The special effects were better than I expected. The original trailer had a laughably bad video game-inspired first person jog over a New York rooftop that instantly turned me off the prospect of this reboot. The finished product is of a significantly higher caliber. Sharp and clean, the CGI work during the action scenes didn’t become a mess of motion blur that is often associated with this kind of film. The Lizard reads well on screen, sharp and as lifelike as a 7ft tall anthropomorphic man-dinosaur can. Unlike The Avengers, I was pleased to know that The Amazing Spider-Man was shot in 3D. Where some of the action in a post-converted movie can look like a bad cardboard cut-out, the 3D work here seemed natural. I only counted three “OH SHIT IT’S IN YOUR FACE” gimmicks, two of which I will give a pass to. The third made me groan a bit.
With an audience fresh out of their second or third helpings of The Avengers, can any other superhero film be successful? I think so, as long as you go in knowing that The Amazing Spider-Man weighs heavier on the endearing and emotional scenes and lighter on the spectacle and action. With the recent paparazzi shots of Garfield walking around with Avengers comics, it’s easy to speculate that Spider-Man may be swinging his way into the Stark Tower Complex (if the naming conventions of previous Marvel sequels hold) in A2: Avengers Unite. That, or it’s a PR stunt.
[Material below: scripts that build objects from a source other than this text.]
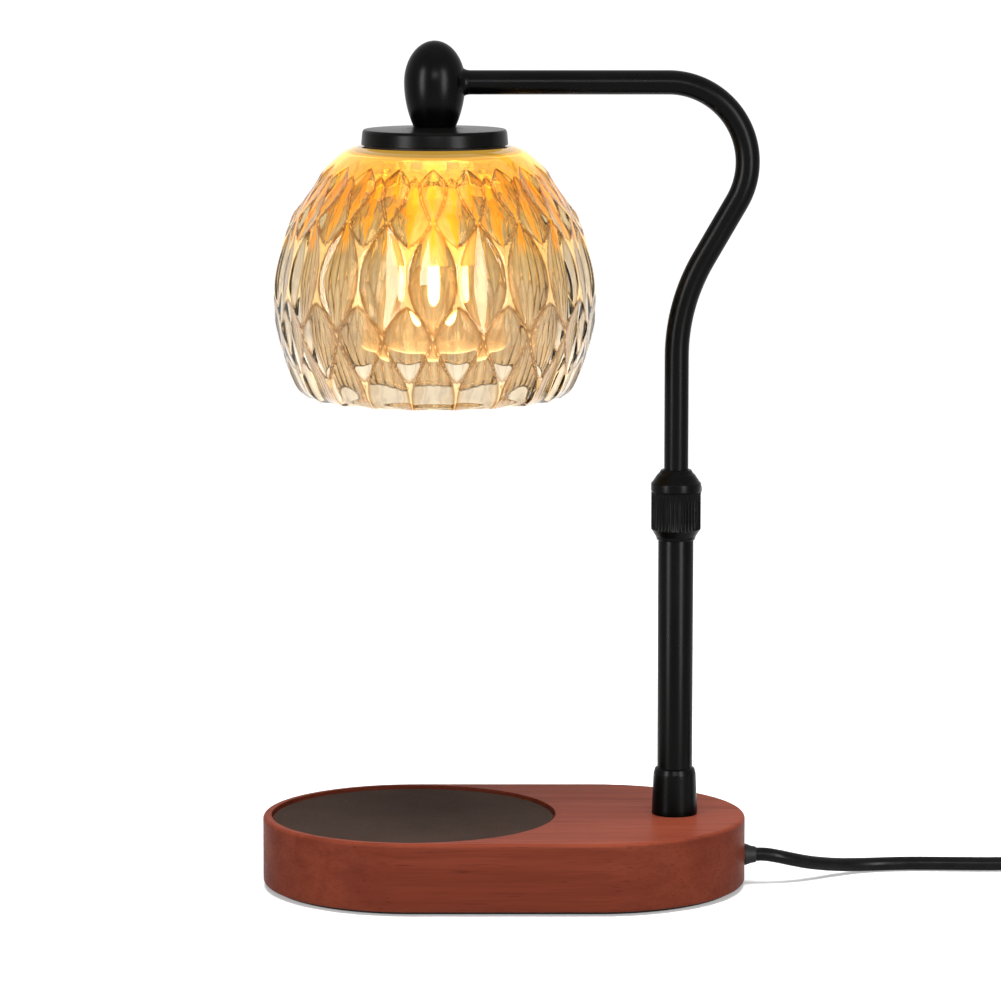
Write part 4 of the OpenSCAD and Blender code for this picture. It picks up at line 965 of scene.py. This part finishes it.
def glass_inner(share_up):
    """(r, z) on the inside of the glass, from its foot to its top."""
    p = curve_at(GLASS_LINE, (len(GLASS_LINE) - 1) * (1 - share_up))
    z = max(GLASS_FOOT + 0.8, min(GLASS_TOP - GLASS_H * p[1], GLASS_TOP - GLASS_WALL))
    return GLASS_R * p[0] - GLASS_WALL - (1 - share_up) * 0.6 - CUT_DEPTH / 2, z


COLUMNS, OUTER_ROWS, INNER_ROWS = CUTS * 20, 150, 48
glass_verts, glass_faces = [], []
ring = OUTER_ROWS + INNER_ROWS + 4
for c in range(COLUMNS):
    degrees = 360 * c / COLUMNS
    a = math.radians(degrees - 90)
    section = [(GLASS_HOLE_R, GLASS_TOP)]
    section += [glass_outer(i / OUTER_ROWS, degrees) for i in range(OUTER_ROWS + 1)]
    section += [glass_inner(i / INNER_ROWS) for i in range(INNER_ROWS + 1)]
    section += [(GLASS_HOLE_R, GLASS_TOP - GLASS_WALL)]
    glass_verts += [Vector((SHADE_X + r * math.cos(a), r * math.sin(a), z)) for r, z in section]
    here, there = c * ring, (c + 1) % COLUMNS * ring
    for k in range(ring):
        on = (k + 1) % ring
        glass_faces.append((here + k, here + on, there + on, there + k))
glass = piece(
    "glass_shade", (glass_verts, glass_faces),
    "arm", GLASS, ("shade_glass",), sharp=50,
)

# each point's place in its lens, which places the painted light and shade on the glass
plain = (1.0, 1.0)
places = []
for c in range(COLUMNS):
    places.append(plain)
    for i in range(OUTER_ROWS + 1):
        share = curve_at(GLASS_LINE, (len(GLASS_LINE) - 1) * i / OUTER_ROWS)[1]
        places.append(cut_at(360 * c / COLUMNS, share)[1:])
    places += [plain] * (INNER_ROWS + 2)
for name, values in (("inside", [p[0] for p in places]), ("across", [p[1] for p in places])):
    glass.data.attributes.new(name, "FLOAT", "POINT").data.foreach_set("value", values)

# ------------------------------------------------------------------ bulb

BOWL_H, BOWL_TOP_R, BOWL_WALL = 25.5, 11, 1.2
bowl = []
for i in range(25):
    h = BOWL_H * (1 - (1 - i / 24) ** 2)
    r = BOWL_TOP_R + (BULB_R - BOWL_TOP_R) * math.sqrt(max(0, 1 - h / BOWL_H))
    bowl.append((r, BULB_FACE + 4 + h))
bowl_inside = [(r - BOWL_WALL, z - 0.2) for r, z in reversed(bowl)]
bowl_line = [(BULB_R, BULB_RIM)] + bowl + bowl_inside + [(BULB_R - BOWL_WALL, BULB_RIM)]
piece(
    "bulb_bowl", lathe(bowl_line, at=(SHADE_X, 0)),
    "bulb", REFLECTOR, ("bulb_reflector",),
)
face_line = rounded([
    (0, BULB_FACE), (8, BULB_FACE), (23.6, BULB_FACE, 0.6), (BULB_R, 185.2, 0.5),
    (BULB_R, BULB_RIM), (0, BULB_RIM),
], steps=3)
piece(
    "bulb_face", lathe(face_line, at=(SHADE_X, 0)),
    "bulb", LENS, ("bulb_lens",),
)

# ------------------------------------------------------------------ CAD nodes that stay

STAYING = {
    COVER: ("bottom_cover", "cord_clamp"),
    ZINC: (
        "cover_screws", "ballast_screws", "post_stud", "stud_washer", "stud_nut", "clamp_screws",
        "switch_screws", "bush_rings", "cap_stud", "cap_nut", "shade_plate", "holder_bracket",
        "holder_screws", "bulb_pins",
    ),
    STEEL: ("ballast_plate",),
    NYLON: ("collar_bush", "lock_tip"),
    JACKET: ("base_lead", "arm_lead"),
    GRIP: ("shade_seal",),
    BOARD: ("dimmer_board",),
    BRASS: ("slide_bush", "plug_blades"),
    CERAMIC_PAINTED_GLOW: ("lampholder", "bulb_base"),
    CAPSULE: ("bulb_capsule",),
}
for look, names in STAYING.items():
    for name in names:
        for spot in nodes[name].material_slots:
            spot.material = look

# ------------------------------------------------------------------ stage and light

floor_mesh = bpy.data.meshes.new("floor")
floor_mesh.from_pydata([(-20, -8, 0), (20, -8, 0), (20, 30, 0), (-20, 30, 0)], [], [(0, 1, 2, 3)])
floor = bpy.data.objects.new("floor", floor_mesh)
floor.location.z = -0.0002  # just clear of the faces that rest on it
scene.collection.objects.link(floor)
floor_look = Look("floor", Base_Color=(0.6, 0.6, 0.6, 1), Roughness=0.9, Specular_IOR_Level=0.0)
floor_mesh.materials.append(floor_look.made)

world = bpy.data.worlds.new("studio")
scene.world = world
world.use_nodes = True
background = world.node_tree.nodes["Background"]
background.inputs["Color"].default_value = (1, 1, 1, 1)


def seen_level(tree, others, seen):
    """A strength of seen for what the camera, gloss and glass show, and of others elsewhere."""
    path = tree.nodes.new("ShaderNodeLightPath")
    looks = path.outputs["Is Camera Ray"]
    for name in ("Is Glossy Ray", "Is Transmission Ray"):
        most = tree.nodes.new("ShaderNodeMath")
        most.operation = "MAXIMUM"
        tree.links.new(looks, most.inputs[0])
        tree.links.new(path.outputs[name], most.inputs[1])
        looks = most.outputs[0]
    level = tree.nodes.new("ShaderNodeMapRange")
    level.inputs["To Min"].default_value = others
    level.inputs["To Max"].default_value = seen
    tree.links.new(looks, level.inputs["Value"])
    return level.outputs["Result"]


world.node_tree.links.new(seen_level(world.node_tree, 0.18, 1.0), background.inputs["Strength"])
far = floor_look.node("VectorMath", {0: floor_look.place}, operation="LENGTH").outputs["Value"]
away = floor_look.spread(far, 0.0, 1.0, 0.3, 2.5)
floor_look.set(
    Emission_Color=floor_look.ramp(away, (0.0, (0.35, 0.35, 0.35)), (1.0, (0.97, 0.97, 0.97))),
    Emission_Strength=seen_level(floor_look.tree, 0.0, 1.0),
)


def softbox(name, spot, target, width, height, power, diffuse=True, gloss=True):
    """A soft panel that faces target. Without diffuse it only shows in reflections."""
    light = bpy.data.lights.new(name, "AREA")
    light.shape = "RECTANGLE"
    light.size, light.size_y = width, height
    light.energy = power
    made = bpy.data.objects.new(name, light)
    made.location = spot
    made.rotation_euler = (Vector(target) - Vector(spot)).to_track_quat("-Z", "Y").to_euler()
    made.visible_diffuse = diffuse
    made.visible_glossy = gloss
    scene.collection.objects.link(made)


LEFT, RIGHT, FRONT = (-0.95, -0.85, 0.36), (0.78, -1.05, 0.36), (0.05, -1.35, 0.66)
MIDDLE = (0, 0, 0.15)
softbox("front_box", (0.0, -1.5, 0.5), (0, 0, 0.05), 0.7, 0.5, 10.5, gloss=False)
softbox("top_box", (0.0, -0.15, 1.15), MIDDLE, 0.7, 0.6, 34.0, gloss=False)
softbox("left_sheen", LEFT, MIDDLE, 0.32, 0.9, 26.0, diffuse=False)
softbox("right_sheen", RIGHT, MIDDLE, 0.36, 0.9, 26.0, diffuse=False)
softbox("front_sheen", FRONT, (0, 0, 0.27), 0.5, 0.12, 6.5, diffuse=False)

scene.view_settings.view_transform = "Standard"
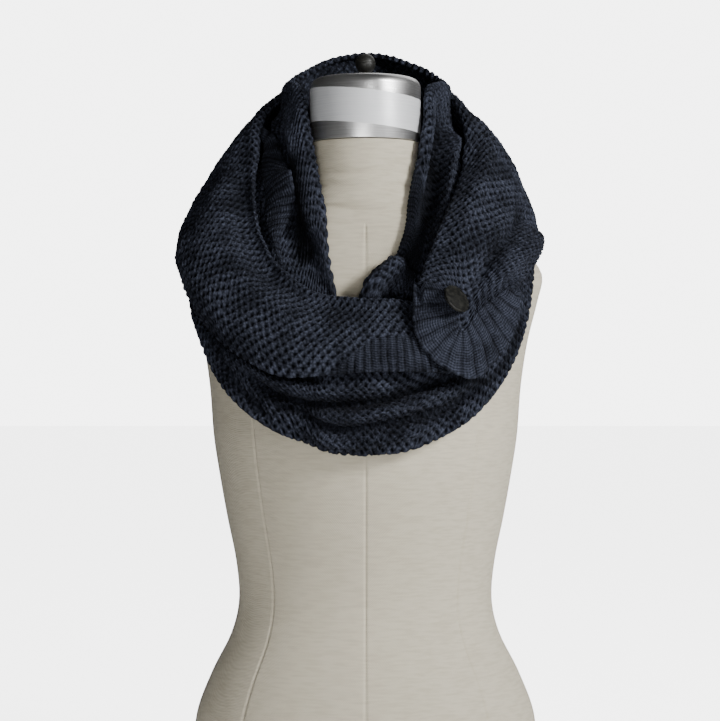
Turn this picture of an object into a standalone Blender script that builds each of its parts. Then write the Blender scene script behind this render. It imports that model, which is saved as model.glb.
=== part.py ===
"""A convertible scarf worn on a limbless dress form.

One long strip of chunky knit with ribbed ends goes twice round the form's neck. The first turn lies
against the neck and shows as an inner collar and as the lowest folds over the chest. The second turn
lies over it and is buttoned at the front, one ribbed end over the other. All the cloth is a wall of
CLOTH_WALL, drawn through sections round the neck.

Metres, +Z up, the form facing -Y. The origin is the middle of the form's flat underside. A turn is an
angle round the neck in degrees, 0 at the front and 90 at +X, and a reach is a distance from its axis.
"""

import math
from typing import NamedTuple

import bmesh
import bpy
import numpy as np
from mathutils import Matrix, Vector

CLOTH_WALL = 0.0045
SEAM_GAP = 0.0006
ROLL_RADIUS = 0.0055
ROLL_ANGLES = (-55, -10, 40, 90)

CAP_RADIUS = 0.057
CAP_BOTTOM = 0.6835
CAP_TOP = 0.7495
CAP_EDGE_RADIUS = 0.006
KNOB_RADIUS = 0.0105
STEM_RADIUS = 0.0035
STEM_HEIGHT = 0.005
STEM_EDGE_RADIUS = 0.0006
CONTACT_GAP = 0.0003

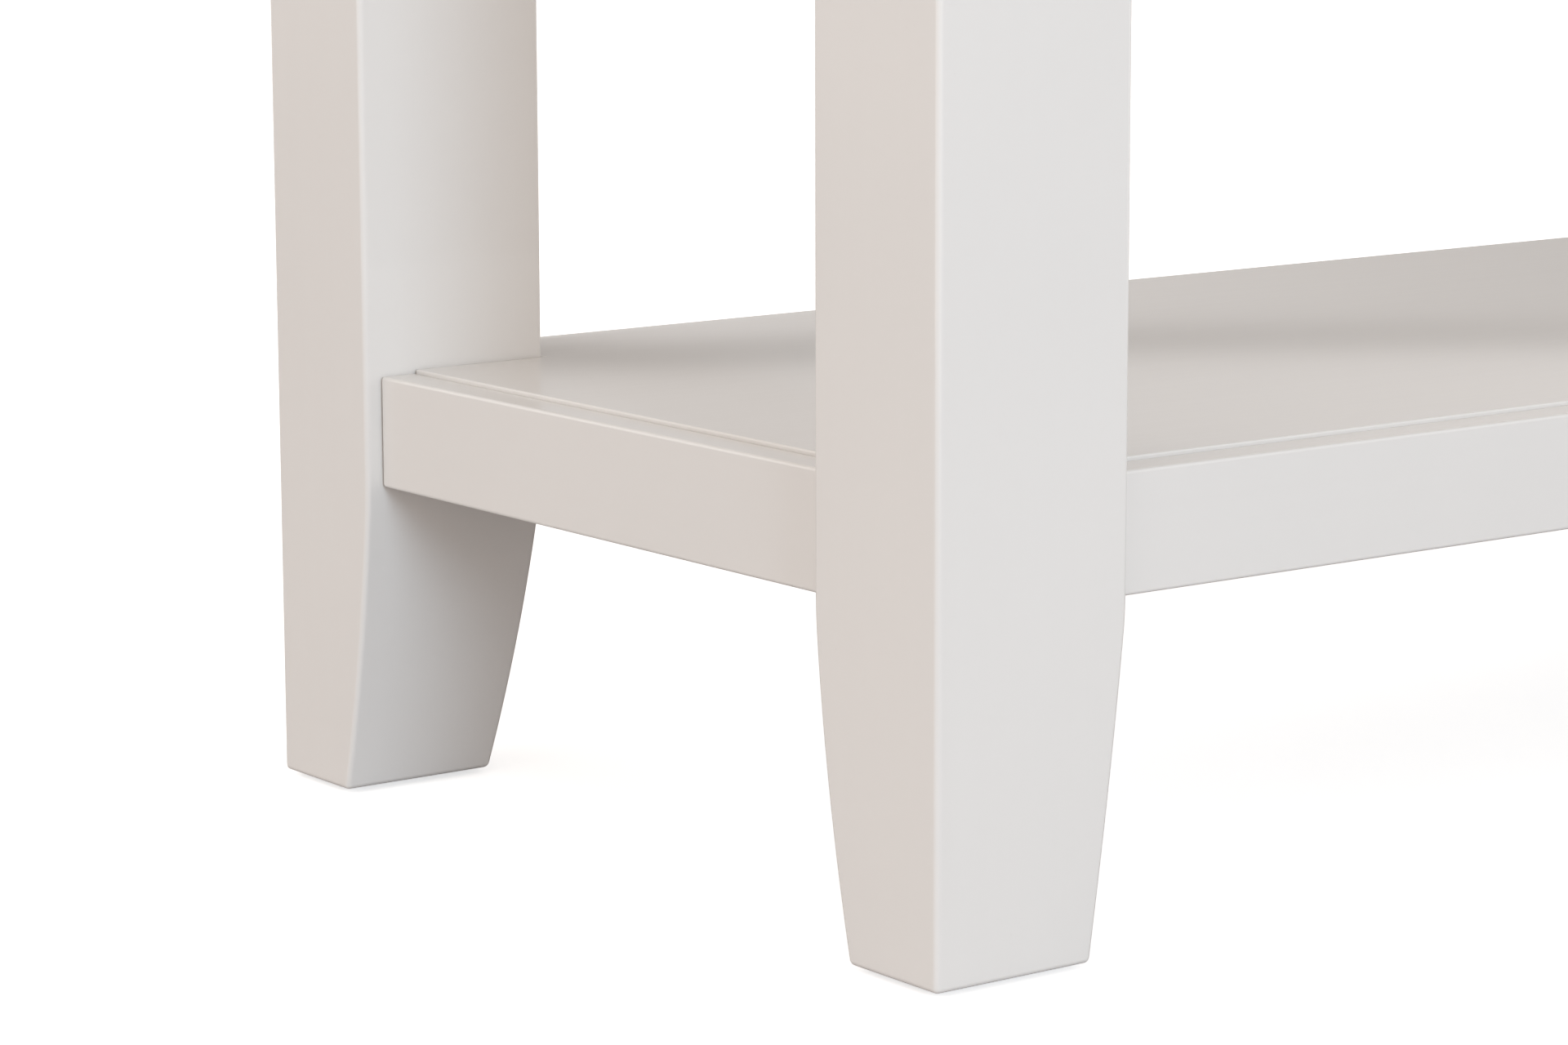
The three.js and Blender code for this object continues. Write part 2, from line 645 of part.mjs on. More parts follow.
// A mushroom knob: a small base, a hollow-curved neck and a low domed head, with a blind hole.
function knob() {
  const outline = new THREE.Path();
  const hole = SCREW_RADIUS + SCREW_CLEARANCE;
  const headEdge = KNOB_HEAD_RADIUS - KNOB_HEAD_EASE;
  const easeHeight = (KNOB_HEAD_UNDERSIDE + KNOB_HEAD_WIDEST) / 2;
  outline.moveTo(0, KNOB_HOLE_DEPTH);
  outline.lineTo(hole, KNOB_HOLE_DEPTH);
  outline.lineTo(hole, 0);
  outline.lineTo(KNOB_BASE_RADIUS, 0);
  outline.lineTo(KNOB_BASE_RADIUS, KNOB_BASE_THICKNESS);
  outline.quadraticCurveTo(KNOB_NECK_RADIUS, 2 * KNOB_BASE_THICKNESS, KNOB_NECK_RADIUS, KNOB_NECK_MIDDLE);
  outline.quadraticCurveTo(KNOB_NECK_RADIUS, KNOB_HEAD_UNDERSIDE, headEdge, KNOB_HEAD_UNDERSIDE);
  outline.quadraticCurveTo(KNOB_HEAD_RADIUS, easeHeight, KNOB_HEAD_RADIUS, KNOB_HEAD_WIDEST);
  outline.quadraticCurveTo(headEdge, KNOB_LENGTH, 0, KNOB_LENGTH);
  const geometry = new THREE.LatheGeometry(outline.getPoints(KNOB_CURVE_STEPS), KNOB_SEGMENTS);
  return geometry.rotateX(Math.PI).translate(0, -railFaceY - GAP, knobHeight);
}

// It starts behind the drawer front and ends inside the knob.
function knobScrew() {
  const geometry = screw(KNOB_SCREW_LENGTH);
  return geometry.rotateX(Math.PI / 2).translate(0, drawerFrontBackY + GAP + SCREW_HEAD_HEIGHT, knobHeight);
}

// A turn button with round ends, upright at rest, so that its upper end meets the upper rail.
function catchButton() {
  const radius = CATCH_WIDTH / 2;
  const reach = CATCH_LENGTH / 2 - radius;
  const outline = new THREE.Shape();
  outline.absarc(0, reach, radius, 0, Math.PI, false);
  outline.absarc(0, -reach, radius, Math.PI, 2 * Math.PI, false);
  const hole = new THREE.Path();
  hole.absarc(0, 0, SCREW_RADIUS + SCREW_CLEARANCE, 0, 2 * Math.PI, true);
  outline.holes.push(hole);
  const geometry = new THREE.ExtrudeGeometry(outline, {
    depth: CATCH_THICKNESS,
    bevelEnabled: false,
    curveSegments: CATCH_CURVE_STEPS,
  });
  return geometry.rotateX(Math.PI / 2).translate(0, drawerBackFrontY - GAP, catchHeight);
}

function catchScrew() {
  const geometry = screw(CATCH_SCREW_LENGTH);
  return geometry.rotateX(-Math.PI / 2).translate(0, catchScrewStart, catchHeight);
}

function addDrawer(parent, side, signX) {
  const drawer = new THREE.Group();
  drawer.position.x = signX * drawerCentreX;
  parent.add(drawer);
  const prefix = `drawer_${side}`;
  piece(drawer, `${prefix}_front`, drawerFront(), paint);
  piece(drawer, `${prefix}_side_left`, drawerSide(-1), bareWood);
  piece(drawer, `${prefix}_side_right`, drawerSide(1), bareWood);
  piece(drawer, `${prefix}_back`, drawerBack(), bareWood);
  piece(drawer, `${prefix}_bottom`, drawerBottom(), plywood);
  piece(drawer, `${prefix}_knob`, knob(), brushedSteel);
  piece(drawer, `${prefix}_knob_screw`, knobScrew(), screwSteel);
  piece(drawer, `${prefix}_catch`, catchButton(), bareWood);
  piece(drawer, `${prefix}_catch_screw`, catchScrew(), screwSteel);
}

// ---- The table ----

const table = new THREE.Group();
addLegs(table);
addAprons(table);
addFrontRails(table);
addRunners(table);
addKickers(table);
addDrawerStops(table);
addTop(table);
addShelfRails(table);
addShelfPanel(table);
addBattens(table);
addDrawer(table, "left", -1);
addDrawer(table, "right", 1);

export default table;
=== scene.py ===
# Looks for a painted console table: two drawers under the top and a low framed shelf.
# Everything is in metres, in the CAD model's frame: +Z up, drawers open towards -Y.
import json
import math

import bmesh
import bpy
from mathutils import Matrix, Vector


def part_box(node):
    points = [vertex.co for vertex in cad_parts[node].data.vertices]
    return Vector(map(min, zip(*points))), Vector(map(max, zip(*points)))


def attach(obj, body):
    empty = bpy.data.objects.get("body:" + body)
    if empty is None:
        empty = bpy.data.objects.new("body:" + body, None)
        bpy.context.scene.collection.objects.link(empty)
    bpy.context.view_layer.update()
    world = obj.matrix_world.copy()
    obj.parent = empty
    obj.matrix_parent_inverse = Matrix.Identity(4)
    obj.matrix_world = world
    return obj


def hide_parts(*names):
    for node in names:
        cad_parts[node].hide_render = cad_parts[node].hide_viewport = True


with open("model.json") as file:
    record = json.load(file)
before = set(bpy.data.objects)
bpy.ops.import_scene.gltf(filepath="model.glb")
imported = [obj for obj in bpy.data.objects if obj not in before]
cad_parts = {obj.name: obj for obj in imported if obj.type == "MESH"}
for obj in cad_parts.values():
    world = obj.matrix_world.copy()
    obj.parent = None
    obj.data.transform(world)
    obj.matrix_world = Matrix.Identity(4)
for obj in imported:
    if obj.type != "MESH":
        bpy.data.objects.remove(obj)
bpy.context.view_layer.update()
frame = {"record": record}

MM = 0.001
RECORD = frame["record"]
BODY_OF = {node: body for body, nodes in RECORD["behaviour"]["bodies"].items() for node in nodes}
SLOT_OF = {row["node"]: row["material_slot"] for row in RECORD["subparts"]}

# ---- Driving sizes of the visible surface ----

JOINT = 0.3 * MM  # between two pieces that touch
FILLED_JOINT = 0.06 * MM  # where paint has nearly closed it
LEG_ARRIS = 1.4 * MM  # radius along a leg's edges
FOOT_ARRIS = 1.3 * MM
RAIL_ARRIS = 0.9 * MM
PANEL_ARRIS = 0.5 * MM
BOARD_ARRIS = 1.1 * MM
TOP_ARRIS = 3.0 * MM
BARE_ARRIS = 0.6 * MM  # on unpainted wood
PLYWOOD_ARRIS = 0.3 * MM
CATCH_ARRIS = 1.2 * MM

TAPER_TOP = 81 * MM  # height where a leg's two inner faces start to taper
TAPER_ACROSS = 10 * MM  # how much narrower the foot is, along X
TAPER_DEEP = 13 * MM  # how much shallower the foot is, along Y
TAPER_SOFT = 5 * MM  # the taper's start is softened over this height, above and below
CURVE_ACROSS = 0.2  # how far each taper bows, from 0, straight, to 1, a parabola
CURVE_DEEP = 0.5
NOTCH_GAP = 0.5 * MM  # between the shelf panel and each leg
GUIDE_CLEARANCE = 1.3 * MM  # between a drawer's side and its guide

# ---- Places, all worked out from the CAD nodes ----

leg_low, leg_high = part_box("leg_front_left")
LEG_WIDTH = leg_high.x - leg_low.x
LEG_DEPTH = leg_high.y - leg_low.y
HALF_X = -leg_low.x
HALF_Y = -leg_low.y
INNER_X = -leg_high.x
INNER_Y = -leg_high.y
LEG_BOTTOM = leg_low.z
LEG_TOP = leg_high.z


# ---- Node helpers ----


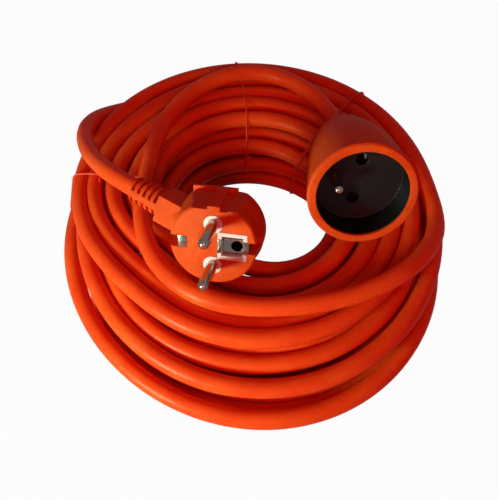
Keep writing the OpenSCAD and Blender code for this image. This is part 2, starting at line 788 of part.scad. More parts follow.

I welcome his inclusion if this happens, and am looking forward to the inevitable sequels this movie produces.
(Side note : Kudos to whomever made the decision to not give The Lizard pants. There were a few Ken doll moments, but I’ll take that anyday over company-issued Oscorp stretchy science pants, Dr. Manhattan’s blue junk, or Michael Bay’s Testical Transformers.
- The Jolly Gamesman

























Nice review! Looking forward to checking it out when I get back! I like the addition of “Should I stay for the credits?”